Instructions to follow
Only the lines from the start of the material through the line containing "seat_length = 8" are to be extracted, exactly as they appear.

## Start

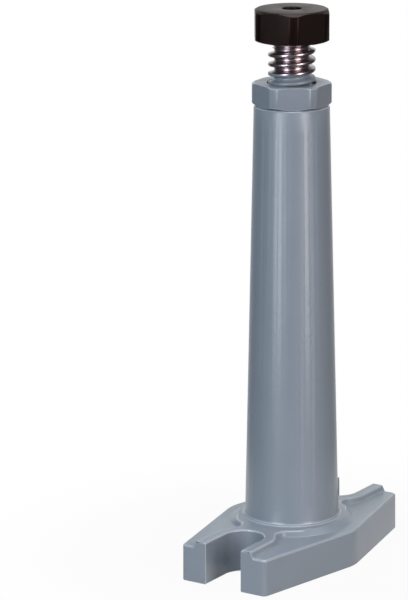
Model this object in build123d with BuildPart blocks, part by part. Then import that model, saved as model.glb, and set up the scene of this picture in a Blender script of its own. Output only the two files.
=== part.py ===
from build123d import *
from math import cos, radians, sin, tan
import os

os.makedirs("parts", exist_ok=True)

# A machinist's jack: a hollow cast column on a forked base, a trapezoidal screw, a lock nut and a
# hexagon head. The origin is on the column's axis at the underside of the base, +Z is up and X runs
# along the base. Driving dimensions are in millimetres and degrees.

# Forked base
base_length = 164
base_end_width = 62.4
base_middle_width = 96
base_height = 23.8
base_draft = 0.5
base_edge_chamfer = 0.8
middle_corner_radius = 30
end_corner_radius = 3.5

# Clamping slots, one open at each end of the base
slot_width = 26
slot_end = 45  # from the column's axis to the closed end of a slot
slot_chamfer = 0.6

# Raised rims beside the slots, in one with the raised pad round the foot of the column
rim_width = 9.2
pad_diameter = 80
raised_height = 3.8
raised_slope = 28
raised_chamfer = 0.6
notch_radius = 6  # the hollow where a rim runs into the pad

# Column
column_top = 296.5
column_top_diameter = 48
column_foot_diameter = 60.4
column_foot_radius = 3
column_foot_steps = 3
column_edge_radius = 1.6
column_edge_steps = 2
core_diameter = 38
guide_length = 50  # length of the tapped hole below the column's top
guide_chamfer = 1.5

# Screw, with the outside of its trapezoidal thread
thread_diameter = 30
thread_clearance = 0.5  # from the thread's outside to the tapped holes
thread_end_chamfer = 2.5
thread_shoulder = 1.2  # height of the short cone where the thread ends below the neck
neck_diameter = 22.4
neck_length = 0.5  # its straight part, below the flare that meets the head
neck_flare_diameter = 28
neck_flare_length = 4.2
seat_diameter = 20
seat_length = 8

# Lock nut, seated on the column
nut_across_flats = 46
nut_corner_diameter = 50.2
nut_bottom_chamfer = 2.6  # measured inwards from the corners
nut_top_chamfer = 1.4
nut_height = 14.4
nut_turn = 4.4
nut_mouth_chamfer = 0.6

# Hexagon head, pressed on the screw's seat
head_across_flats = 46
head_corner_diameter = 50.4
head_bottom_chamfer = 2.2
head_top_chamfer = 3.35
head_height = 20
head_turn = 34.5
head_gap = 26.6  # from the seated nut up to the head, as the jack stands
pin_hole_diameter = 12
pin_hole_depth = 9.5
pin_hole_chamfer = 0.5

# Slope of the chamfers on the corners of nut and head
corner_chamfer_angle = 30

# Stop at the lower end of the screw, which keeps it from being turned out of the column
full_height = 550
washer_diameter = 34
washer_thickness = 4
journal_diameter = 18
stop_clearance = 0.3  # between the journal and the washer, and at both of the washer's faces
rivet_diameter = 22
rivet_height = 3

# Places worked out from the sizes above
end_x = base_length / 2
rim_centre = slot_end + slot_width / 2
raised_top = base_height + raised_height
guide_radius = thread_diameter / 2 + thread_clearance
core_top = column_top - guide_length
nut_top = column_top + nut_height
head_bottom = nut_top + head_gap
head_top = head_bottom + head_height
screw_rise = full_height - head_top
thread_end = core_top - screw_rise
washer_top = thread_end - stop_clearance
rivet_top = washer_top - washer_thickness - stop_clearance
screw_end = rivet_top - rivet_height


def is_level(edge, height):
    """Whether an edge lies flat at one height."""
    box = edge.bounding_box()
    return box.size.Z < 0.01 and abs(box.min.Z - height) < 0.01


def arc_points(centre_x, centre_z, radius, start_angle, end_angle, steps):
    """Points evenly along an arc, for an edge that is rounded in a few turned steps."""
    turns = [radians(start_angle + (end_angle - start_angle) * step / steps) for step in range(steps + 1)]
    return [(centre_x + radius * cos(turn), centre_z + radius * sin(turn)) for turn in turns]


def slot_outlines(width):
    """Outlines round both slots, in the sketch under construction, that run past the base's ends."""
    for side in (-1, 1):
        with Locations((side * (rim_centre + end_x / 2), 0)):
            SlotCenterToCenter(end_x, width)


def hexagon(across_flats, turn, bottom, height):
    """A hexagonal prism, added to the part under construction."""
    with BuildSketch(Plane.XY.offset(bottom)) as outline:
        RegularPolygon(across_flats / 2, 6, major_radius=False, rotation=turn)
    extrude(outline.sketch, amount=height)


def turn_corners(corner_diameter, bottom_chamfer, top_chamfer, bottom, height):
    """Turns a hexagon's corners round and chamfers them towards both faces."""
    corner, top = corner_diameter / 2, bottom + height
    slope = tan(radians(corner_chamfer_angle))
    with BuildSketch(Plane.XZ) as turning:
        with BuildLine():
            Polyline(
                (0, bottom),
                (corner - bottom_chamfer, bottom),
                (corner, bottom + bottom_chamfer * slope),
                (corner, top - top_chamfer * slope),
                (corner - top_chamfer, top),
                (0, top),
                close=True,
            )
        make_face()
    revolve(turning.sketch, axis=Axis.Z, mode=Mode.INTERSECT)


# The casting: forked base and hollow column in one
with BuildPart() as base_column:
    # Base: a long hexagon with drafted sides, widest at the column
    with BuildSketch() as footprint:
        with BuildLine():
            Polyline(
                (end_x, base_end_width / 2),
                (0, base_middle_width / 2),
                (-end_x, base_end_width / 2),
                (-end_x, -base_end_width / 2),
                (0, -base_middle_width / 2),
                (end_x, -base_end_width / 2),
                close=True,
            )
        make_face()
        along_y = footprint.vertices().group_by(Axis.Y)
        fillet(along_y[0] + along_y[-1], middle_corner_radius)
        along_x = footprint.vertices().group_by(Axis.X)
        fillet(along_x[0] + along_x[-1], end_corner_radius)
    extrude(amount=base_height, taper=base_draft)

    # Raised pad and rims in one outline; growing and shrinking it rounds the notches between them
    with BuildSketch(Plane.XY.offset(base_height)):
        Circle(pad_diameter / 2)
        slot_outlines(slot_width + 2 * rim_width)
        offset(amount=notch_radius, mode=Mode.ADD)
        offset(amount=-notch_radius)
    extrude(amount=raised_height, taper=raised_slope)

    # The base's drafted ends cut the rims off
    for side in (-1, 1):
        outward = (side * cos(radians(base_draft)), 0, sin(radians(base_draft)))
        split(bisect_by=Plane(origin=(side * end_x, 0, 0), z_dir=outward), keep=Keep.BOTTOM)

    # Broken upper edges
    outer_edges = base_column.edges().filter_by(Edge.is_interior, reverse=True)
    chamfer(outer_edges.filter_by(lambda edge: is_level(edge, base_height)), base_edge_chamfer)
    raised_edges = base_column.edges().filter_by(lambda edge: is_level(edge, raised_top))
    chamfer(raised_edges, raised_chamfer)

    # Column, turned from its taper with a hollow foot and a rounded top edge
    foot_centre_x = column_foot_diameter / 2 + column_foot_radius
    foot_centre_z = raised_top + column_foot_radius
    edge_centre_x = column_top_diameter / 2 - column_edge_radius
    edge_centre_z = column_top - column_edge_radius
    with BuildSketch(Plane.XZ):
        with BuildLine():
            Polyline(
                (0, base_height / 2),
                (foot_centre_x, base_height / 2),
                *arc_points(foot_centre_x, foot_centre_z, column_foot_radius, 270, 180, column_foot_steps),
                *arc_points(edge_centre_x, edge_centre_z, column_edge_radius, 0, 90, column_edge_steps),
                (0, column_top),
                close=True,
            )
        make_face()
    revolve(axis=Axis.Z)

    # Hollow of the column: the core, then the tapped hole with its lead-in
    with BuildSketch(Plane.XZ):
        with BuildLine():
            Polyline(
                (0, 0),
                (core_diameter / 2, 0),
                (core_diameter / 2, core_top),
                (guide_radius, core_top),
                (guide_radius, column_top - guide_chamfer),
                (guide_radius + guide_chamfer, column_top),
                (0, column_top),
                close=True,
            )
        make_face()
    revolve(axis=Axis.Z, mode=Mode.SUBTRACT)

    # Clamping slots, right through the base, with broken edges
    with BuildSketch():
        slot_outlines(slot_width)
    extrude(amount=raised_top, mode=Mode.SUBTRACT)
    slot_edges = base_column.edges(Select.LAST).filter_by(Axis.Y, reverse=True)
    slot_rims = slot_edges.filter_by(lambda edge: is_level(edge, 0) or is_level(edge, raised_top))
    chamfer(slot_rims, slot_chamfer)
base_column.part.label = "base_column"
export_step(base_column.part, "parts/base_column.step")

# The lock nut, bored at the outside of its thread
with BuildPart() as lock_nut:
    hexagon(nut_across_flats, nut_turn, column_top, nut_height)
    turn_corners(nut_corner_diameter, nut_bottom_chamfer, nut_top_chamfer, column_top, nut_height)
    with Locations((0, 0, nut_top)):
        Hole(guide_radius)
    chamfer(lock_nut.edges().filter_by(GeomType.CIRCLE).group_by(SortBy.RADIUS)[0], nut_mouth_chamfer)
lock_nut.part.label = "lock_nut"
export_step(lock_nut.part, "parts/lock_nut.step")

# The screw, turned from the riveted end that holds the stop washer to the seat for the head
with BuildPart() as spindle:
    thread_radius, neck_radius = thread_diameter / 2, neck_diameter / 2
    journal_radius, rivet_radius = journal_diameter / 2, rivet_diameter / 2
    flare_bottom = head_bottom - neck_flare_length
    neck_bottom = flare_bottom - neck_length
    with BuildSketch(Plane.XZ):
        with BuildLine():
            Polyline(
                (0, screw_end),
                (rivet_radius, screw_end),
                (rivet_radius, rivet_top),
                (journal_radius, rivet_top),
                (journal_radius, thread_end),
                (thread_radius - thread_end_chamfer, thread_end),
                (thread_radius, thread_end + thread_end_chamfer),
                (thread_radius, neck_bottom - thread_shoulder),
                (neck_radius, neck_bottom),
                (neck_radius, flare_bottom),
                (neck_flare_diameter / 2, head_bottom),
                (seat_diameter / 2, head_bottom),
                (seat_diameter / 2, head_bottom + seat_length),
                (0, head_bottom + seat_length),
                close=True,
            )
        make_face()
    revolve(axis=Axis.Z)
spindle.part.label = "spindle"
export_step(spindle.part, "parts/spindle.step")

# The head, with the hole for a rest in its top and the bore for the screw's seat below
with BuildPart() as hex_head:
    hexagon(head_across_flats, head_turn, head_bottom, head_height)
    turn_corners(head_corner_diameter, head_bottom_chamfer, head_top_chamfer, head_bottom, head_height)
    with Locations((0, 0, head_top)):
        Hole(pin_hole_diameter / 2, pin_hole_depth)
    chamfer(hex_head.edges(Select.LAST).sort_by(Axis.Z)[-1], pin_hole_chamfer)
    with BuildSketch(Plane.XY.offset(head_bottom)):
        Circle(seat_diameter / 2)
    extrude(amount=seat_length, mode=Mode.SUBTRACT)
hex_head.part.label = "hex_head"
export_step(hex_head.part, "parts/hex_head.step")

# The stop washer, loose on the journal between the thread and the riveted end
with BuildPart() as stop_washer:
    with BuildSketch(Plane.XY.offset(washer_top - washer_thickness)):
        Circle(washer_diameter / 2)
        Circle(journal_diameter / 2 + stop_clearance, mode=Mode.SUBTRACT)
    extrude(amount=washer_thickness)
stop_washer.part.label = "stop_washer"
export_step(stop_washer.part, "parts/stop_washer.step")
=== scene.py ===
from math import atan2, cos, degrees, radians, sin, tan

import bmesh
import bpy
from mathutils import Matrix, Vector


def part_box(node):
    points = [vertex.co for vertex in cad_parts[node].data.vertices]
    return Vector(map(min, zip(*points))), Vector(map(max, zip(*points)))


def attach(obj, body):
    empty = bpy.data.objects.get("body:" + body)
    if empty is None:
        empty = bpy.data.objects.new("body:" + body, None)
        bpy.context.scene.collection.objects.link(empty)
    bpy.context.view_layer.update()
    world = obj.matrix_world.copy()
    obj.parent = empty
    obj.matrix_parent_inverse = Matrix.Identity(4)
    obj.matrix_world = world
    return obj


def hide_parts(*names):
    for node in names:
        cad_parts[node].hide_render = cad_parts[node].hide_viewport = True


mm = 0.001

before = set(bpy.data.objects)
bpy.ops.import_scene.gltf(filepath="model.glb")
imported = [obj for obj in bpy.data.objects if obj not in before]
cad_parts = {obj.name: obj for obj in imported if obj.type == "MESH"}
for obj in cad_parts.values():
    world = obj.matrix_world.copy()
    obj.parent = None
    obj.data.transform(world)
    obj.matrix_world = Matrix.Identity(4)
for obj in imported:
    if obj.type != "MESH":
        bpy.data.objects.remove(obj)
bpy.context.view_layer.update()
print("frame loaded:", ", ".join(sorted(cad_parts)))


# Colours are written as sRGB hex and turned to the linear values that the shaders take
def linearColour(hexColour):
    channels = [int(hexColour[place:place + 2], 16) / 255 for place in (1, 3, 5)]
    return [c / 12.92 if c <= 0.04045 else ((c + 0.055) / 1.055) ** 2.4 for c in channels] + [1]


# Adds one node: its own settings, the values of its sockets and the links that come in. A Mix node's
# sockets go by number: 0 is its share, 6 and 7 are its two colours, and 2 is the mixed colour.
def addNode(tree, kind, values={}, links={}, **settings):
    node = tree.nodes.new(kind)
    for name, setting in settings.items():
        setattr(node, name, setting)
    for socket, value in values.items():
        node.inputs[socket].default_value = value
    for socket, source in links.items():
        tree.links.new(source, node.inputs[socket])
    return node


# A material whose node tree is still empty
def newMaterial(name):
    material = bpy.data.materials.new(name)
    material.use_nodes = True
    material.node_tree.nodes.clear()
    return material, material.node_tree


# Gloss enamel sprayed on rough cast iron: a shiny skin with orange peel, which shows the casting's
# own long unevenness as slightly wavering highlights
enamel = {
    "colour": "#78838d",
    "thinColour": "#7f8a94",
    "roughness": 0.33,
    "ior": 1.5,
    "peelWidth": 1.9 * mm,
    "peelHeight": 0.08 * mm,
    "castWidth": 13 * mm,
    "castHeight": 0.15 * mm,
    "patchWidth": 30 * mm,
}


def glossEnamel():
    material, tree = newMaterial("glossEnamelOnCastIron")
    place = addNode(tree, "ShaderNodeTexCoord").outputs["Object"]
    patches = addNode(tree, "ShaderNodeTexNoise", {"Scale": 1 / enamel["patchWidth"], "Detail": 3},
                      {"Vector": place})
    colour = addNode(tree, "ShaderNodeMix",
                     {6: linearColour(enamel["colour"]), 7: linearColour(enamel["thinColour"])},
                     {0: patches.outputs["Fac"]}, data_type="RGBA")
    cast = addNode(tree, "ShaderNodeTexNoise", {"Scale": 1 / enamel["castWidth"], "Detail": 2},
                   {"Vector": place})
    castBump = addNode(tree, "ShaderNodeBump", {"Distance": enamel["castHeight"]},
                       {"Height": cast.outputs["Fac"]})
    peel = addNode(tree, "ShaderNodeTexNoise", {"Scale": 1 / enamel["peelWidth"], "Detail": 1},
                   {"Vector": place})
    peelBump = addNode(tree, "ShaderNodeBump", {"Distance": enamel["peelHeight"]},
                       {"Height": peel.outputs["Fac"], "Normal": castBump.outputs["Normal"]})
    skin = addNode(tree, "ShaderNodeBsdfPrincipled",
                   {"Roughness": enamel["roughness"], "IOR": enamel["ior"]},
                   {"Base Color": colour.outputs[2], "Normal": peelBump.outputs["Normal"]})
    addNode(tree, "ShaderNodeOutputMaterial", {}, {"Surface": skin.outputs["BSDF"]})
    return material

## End

Right answer
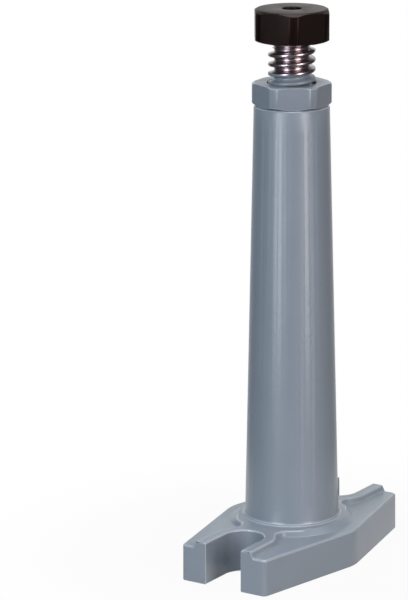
Model this object in build123d with BuildPart blocks, part by part. Then import that model, saved as model.glb, and set up the scene of this picture in a Blender script of its own. Output only the two files.
=== part.py ===
from build123d import *
from math import cos, radians, sin, tan
import os

os.makedirs("parts", exist_ok=True)

# A machinist's jack: a hollow cast column on a forked base, a trapezoidal screw, a lock nut and a
# hexagon head. The origin is on the column's axis at the underside of the base, +Z is up and X runs
# along the base. Driving dimensions are in millimetres and degrees.

# Forked base
base_length = 164
base_end_width = 62.4
base_middle_width = 96
base_height = 23.8
base_draft = 0.5
base_edge_chamfer = 0.8
middle_corner_radius = 30
end_corner_radius = 3.5

# Clamping slots, one open at each end of the base
slot_width = 26
slot_end = 45  # from the column's axis to the closed end of a slot
slot_chamfer = 0.6

# Raised rims beside the slots, in one with the raised pad round the foot of the column
rim_width = 9.2
pad_diameter = 80
raised_height = 3.8
raised_slope = 28
raised_chamfer = 0.6
notch_radius = 6  # the hollow where a rim runs into the pad

# Column
column_top = 296.5
column_top_diameter = 48
column_foot_diameter = 60.4
column_foot_radius = 3
column_foot_steps = 3
column_edge_radius = 1.6
column_edge_steps = 2
core_diameter = 38
guide_length = 50  # length of the tapped hole below the column's top
guide_chamfer = 1.5

# Screw, with the outside of its trapezoidal thread
thread_diameter = 30
thread_clearance = 0.5  # from the thread's outside to the tapped holes
thread_end_chamfer = 2.5
thread_shoulder = 1.2  # height of the short cone where the thread ends below the neck
neck_diameter = 22.4
neck_length = 0.5  # its straight part, below the flare that meets the head
neck_flare_diameter = 28
neck_flare_length = 4.2
seat_diameter = 20
seat_length = 8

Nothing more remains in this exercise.